(Object modeling scripts)
* Start *
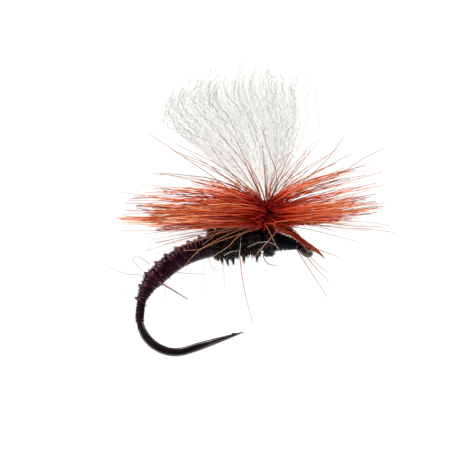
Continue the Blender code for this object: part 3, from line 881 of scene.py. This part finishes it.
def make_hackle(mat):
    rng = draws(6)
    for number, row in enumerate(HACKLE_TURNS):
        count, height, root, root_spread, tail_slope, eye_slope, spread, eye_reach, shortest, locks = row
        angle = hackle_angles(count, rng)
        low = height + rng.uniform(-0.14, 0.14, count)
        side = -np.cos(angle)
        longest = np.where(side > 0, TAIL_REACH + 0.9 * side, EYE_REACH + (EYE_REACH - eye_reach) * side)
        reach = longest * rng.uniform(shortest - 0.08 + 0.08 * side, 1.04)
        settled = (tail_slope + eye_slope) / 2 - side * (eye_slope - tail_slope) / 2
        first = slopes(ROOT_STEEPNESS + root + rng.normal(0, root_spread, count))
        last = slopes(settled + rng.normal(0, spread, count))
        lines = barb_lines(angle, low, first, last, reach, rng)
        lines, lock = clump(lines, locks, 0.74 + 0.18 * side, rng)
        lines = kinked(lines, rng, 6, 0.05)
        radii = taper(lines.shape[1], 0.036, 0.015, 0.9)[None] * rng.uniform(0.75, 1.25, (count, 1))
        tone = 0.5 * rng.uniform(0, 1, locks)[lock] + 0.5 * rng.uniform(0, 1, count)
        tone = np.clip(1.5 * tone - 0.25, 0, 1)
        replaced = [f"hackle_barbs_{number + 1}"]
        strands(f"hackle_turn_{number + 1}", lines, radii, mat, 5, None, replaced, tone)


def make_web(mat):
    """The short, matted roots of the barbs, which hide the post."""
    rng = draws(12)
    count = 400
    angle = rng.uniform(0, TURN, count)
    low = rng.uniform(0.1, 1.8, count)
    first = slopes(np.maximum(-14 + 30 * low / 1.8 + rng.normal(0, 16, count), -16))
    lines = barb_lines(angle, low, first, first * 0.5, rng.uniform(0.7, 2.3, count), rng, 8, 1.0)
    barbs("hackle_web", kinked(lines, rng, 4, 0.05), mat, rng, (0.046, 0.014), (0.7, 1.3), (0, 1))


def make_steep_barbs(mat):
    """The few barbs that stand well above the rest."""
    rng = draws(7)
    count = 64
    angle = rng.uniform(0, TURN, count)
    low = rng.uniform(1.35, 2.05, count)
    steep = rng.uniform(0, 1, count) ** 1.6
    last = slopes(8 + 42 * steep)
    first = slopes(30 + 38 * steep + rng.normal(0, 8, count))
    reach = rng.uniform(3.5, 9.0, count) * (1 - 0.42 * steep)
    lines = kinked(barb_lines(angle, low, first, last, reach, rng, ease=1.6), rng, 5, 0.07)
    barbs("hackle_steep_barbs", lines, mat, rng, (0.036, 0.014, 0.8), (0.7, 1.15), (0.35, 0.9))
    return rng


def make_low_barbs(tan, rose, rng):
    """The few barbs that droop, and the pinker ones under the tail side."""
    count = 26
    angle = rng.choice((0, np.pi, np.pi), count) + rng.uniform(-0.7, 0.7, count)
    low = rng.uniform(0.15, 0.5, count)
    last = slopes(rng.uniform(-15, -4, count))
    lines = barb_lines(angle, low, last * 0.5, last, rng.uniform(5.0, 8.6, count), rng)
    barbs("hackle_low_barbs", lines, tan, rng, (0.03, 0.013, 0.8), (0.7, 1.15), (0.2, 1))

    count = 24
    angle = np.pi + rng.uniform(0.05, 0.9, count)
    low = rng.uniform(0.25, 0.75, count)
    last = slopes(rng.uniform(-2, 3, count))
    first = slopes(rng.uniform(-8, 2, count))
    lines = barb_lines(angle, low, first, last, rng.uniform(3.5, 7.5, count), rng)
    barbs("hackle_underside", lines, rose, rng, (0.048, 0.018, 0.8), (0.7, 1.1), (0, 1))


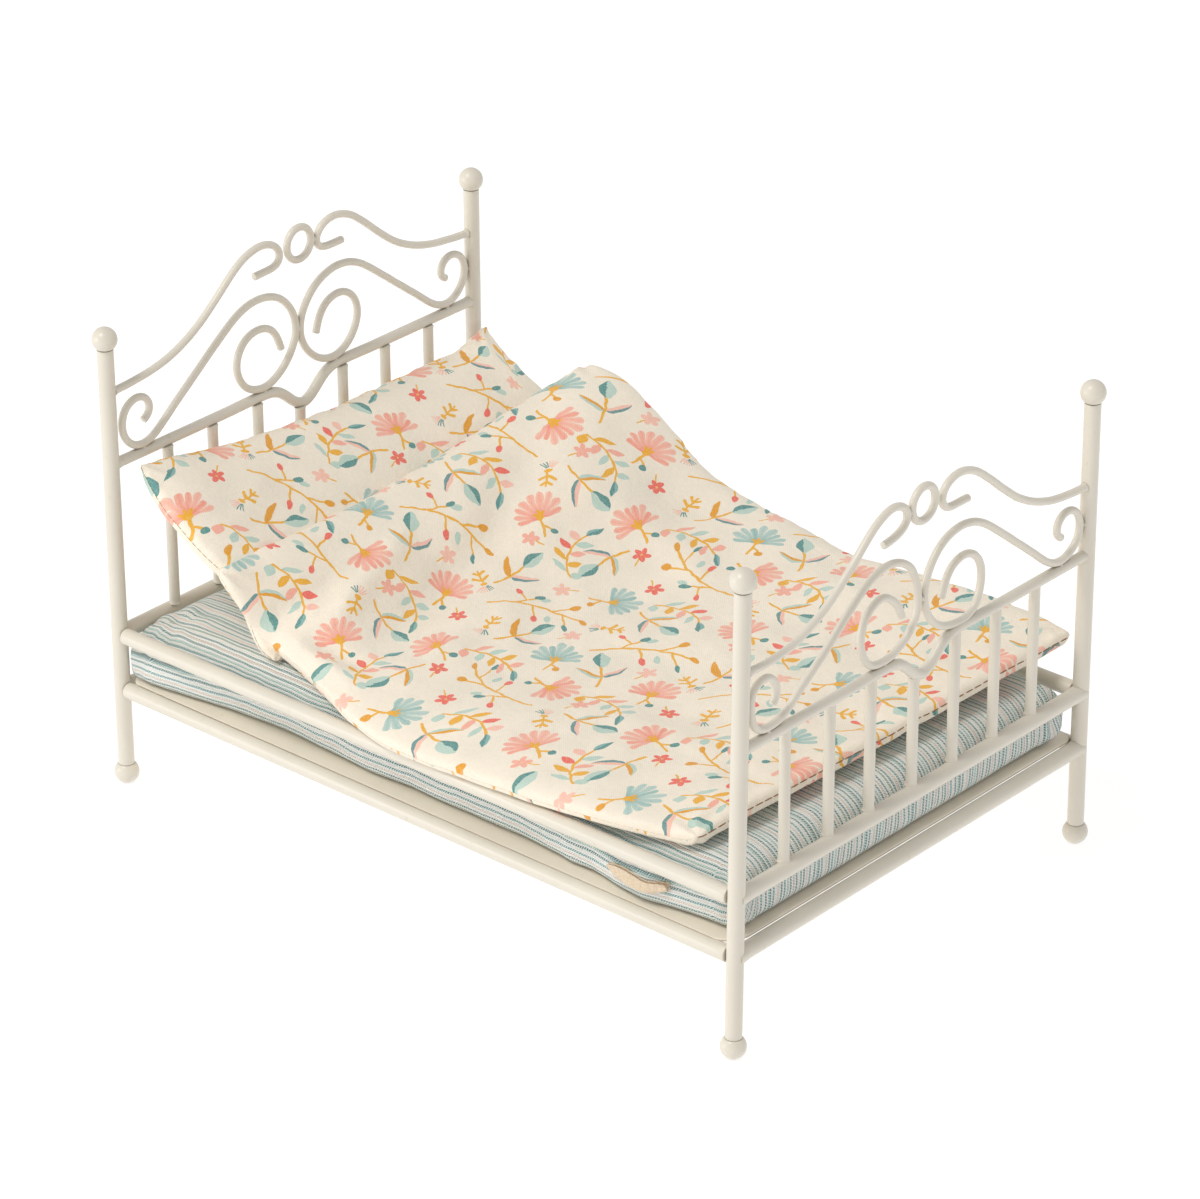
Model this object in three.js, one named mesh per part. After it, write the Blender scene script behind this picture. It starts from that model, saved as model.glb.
* End *
* Problem statement *
Write out all the data again, exactly as it appears.

* Written response *
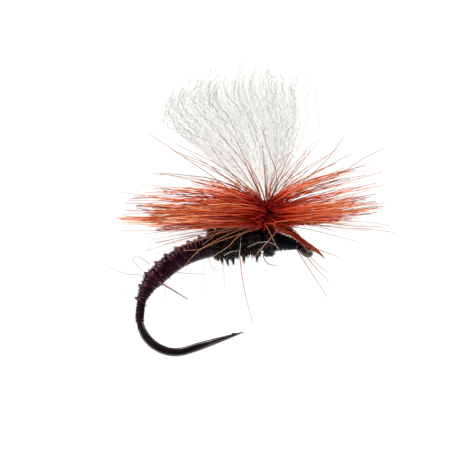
Continue the Blender code for this object: part 3, from line 881 of scene.py. This part finishes it.
def make_hackle(mat):
    rng = draws(6)
    for number, row in enumerate(HACKLE_TURNS):
        count, height, root, root_spread, tail_slope, eye_slope, spread, eye_reach, shortest, locks = row
        angle = hackle_angles(count, rng)
        low = height + rng.uniform(-0.14, 0.14, count)
        side = -np.cos(angle)
        longest = np.where(side > 0, TAIL_REACH + 0.9 * side, EYE_REACH + (EYE_REACH - eye_reach) * side)
        reach = longest * rng.uniform(shortest - 0.08 + 0.08 * side, 1.04)
        settled = (tail_slope + eye_slope) / 2 - side * (eye_slope - tail_slope) / 2
        first = slopes(ROOT_STEEPNESS + root + rng.normal(0, root_spread, count))
        last = slopes(settled + rng.normal(0, spread, count))
        lines = barb_lines(angle, low, first, last, reach, rng)
        lines, lock = clump(lines, locks, 0.74 + 0.18 * side, rng)
        lines = kinked(lines, rng, 6, 0.05)
        radii = taper(lines.shape[1], 0.036, 0.015, 0.9)[None] * rng.uniform(0.75, 1.25, (count, 1))
        tone = 0.5 * rng.uniform(0, 1, locks)[lock] + 0.5 * rng.uniform(0, 1, count)
        tone = np.clip(1.5 * tone - 0.25, 0, 1)
        replaced = [f"hackle_barbs_{number + 1}"]
        strands(f"hackle_turn_{number + 1}", lines, radii, mat, 5, None, replaced, tone)


def make_web(mat):
    """The short, matted roots of the barbs, which hide the post."""
    rng = draws(12)
    count = 400
    angle = rng.uniform(0, TURN, count)
    low = rng.uniform(0.1, 1.8, count)
    first = slopes(np.maximum(-14 + 30 * low / 1.8 + rng.normal(0, 16, count), -16))
    lines = barb_lines(angle, low, first, first * 0.5, rng.uniform(0.7, 2.3, count), rng, 8, 1.0)
    barbs("hackle_web", kinked(lines, rng, 4, 0.05), mat, rng, (0.046, 0.014), (0.7, 1.3), (0, 1))


def make_steep_barbs(mat):
    """The few barbs that stand well above the rest."""
    rng = draws(7)
    count = 64
    angle = rng.uniform(0, TURN, count)
    low = rng.uniform(1.35, 2.05, count)
    steep = rng.uniform(0, 1, count) ** 1.6
    last = slopes(8 + 42 * steep)
    first = slopes(30 + 38 * steep + rng.normal(0, 8, count))
    reach = rng.uniform(3.5, 9.0, count) * (1 - 0.42 * steep)
    lines = kinked(barb_lines(angle, low, first, last, reach, rng, ease=1.6), rng, 5, 0.07)
    barbs("hackle_steep_barbs", lines, mat, rng, (0.036, 0.014, 0.8), (0.7, 1.15), (0.35, 0.9))
    return rng


def make_low_barbs(tan, rose, rng):
    """The few barbs that droop, and the pinker ones under the tail side."""
    count = 26
    angle = rng.choice((0, np.pi, np.pi), count) + rng.uniform(-0.7, 0.7, count)
    low = rng.uniform(0.15, 0.5, count)
    last = slopes(rng.uniform(-15, -4, count))
    lines = barb_lines(angle, low, last * 0.5, last, rng.uniform(5.0, 8.6, count), rng)
    barbs("hackle_low_barbs", lines, tan, rng, (0.03, 0.013, 0.8), (0.7, 1.15), (0.2, 1))

    count = 24
    angle = np.pi + rng.uniform(0.05, 0.9, count)
    low = rng.uniform(0.25, 0.75, count)
    last = slopes(rng.uniform(-2, 3, count))
    first = slopes(rng.uniform(-8, 2, count))
    lines = barb_lines(angle, low, first, last, rng.uniform(3.5, 7.5, count), rng)
    barbs("hackle_underside", lines, rose, rng, (0.048, 0.018, 0.8), (0.7, 1.1), (0, 1))


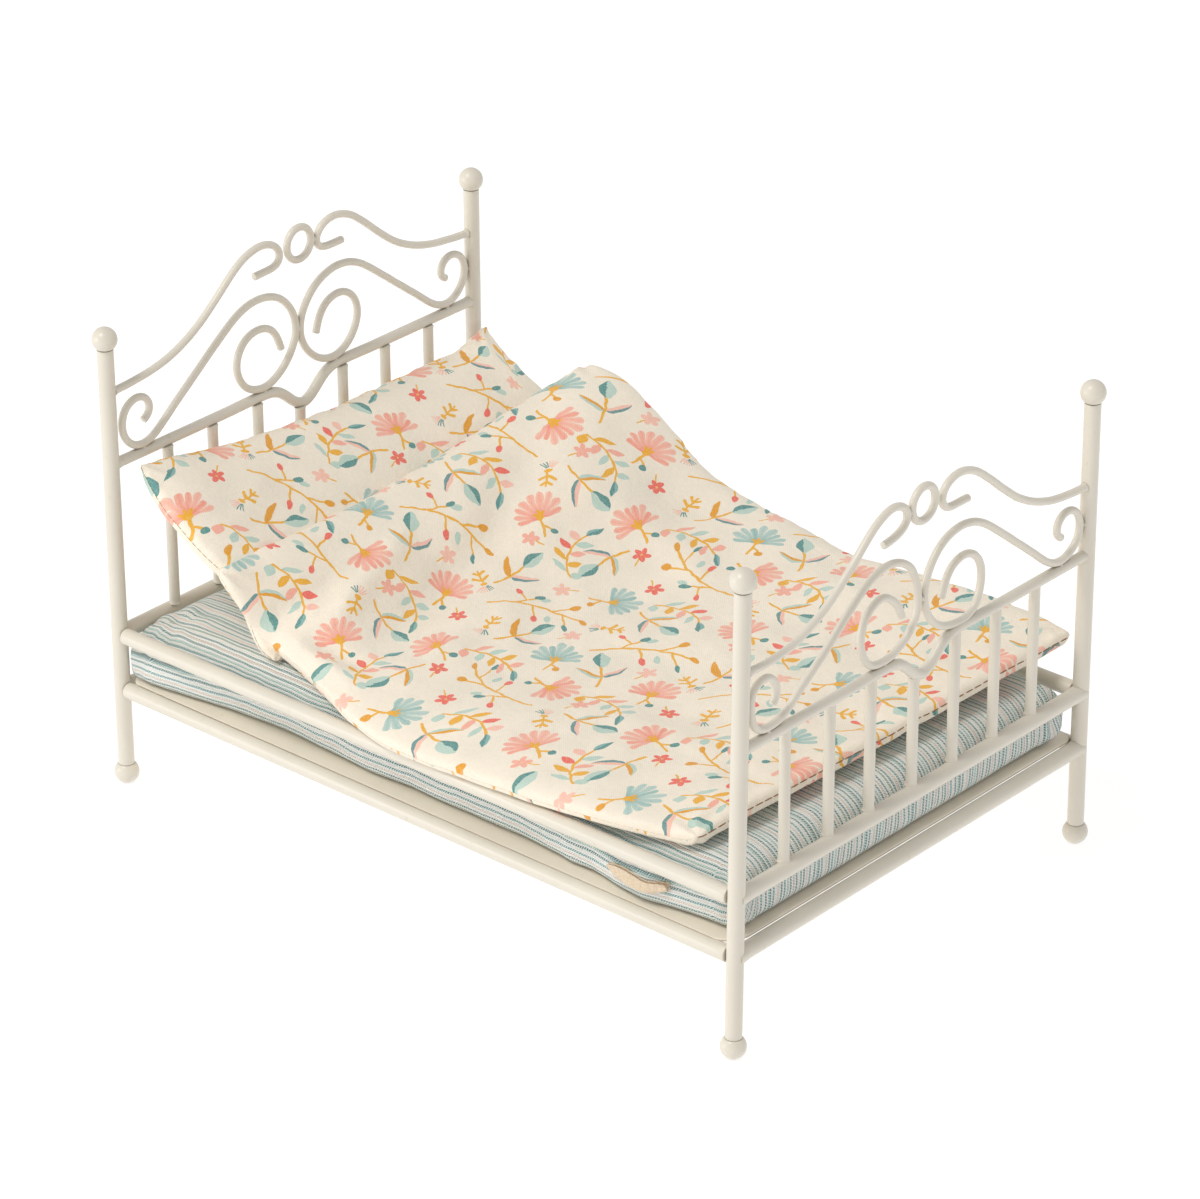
Model this object in three.js, one named mesh per part. After it, write the Blender scene script behind this picture. It starts from that model, saved as model.glb.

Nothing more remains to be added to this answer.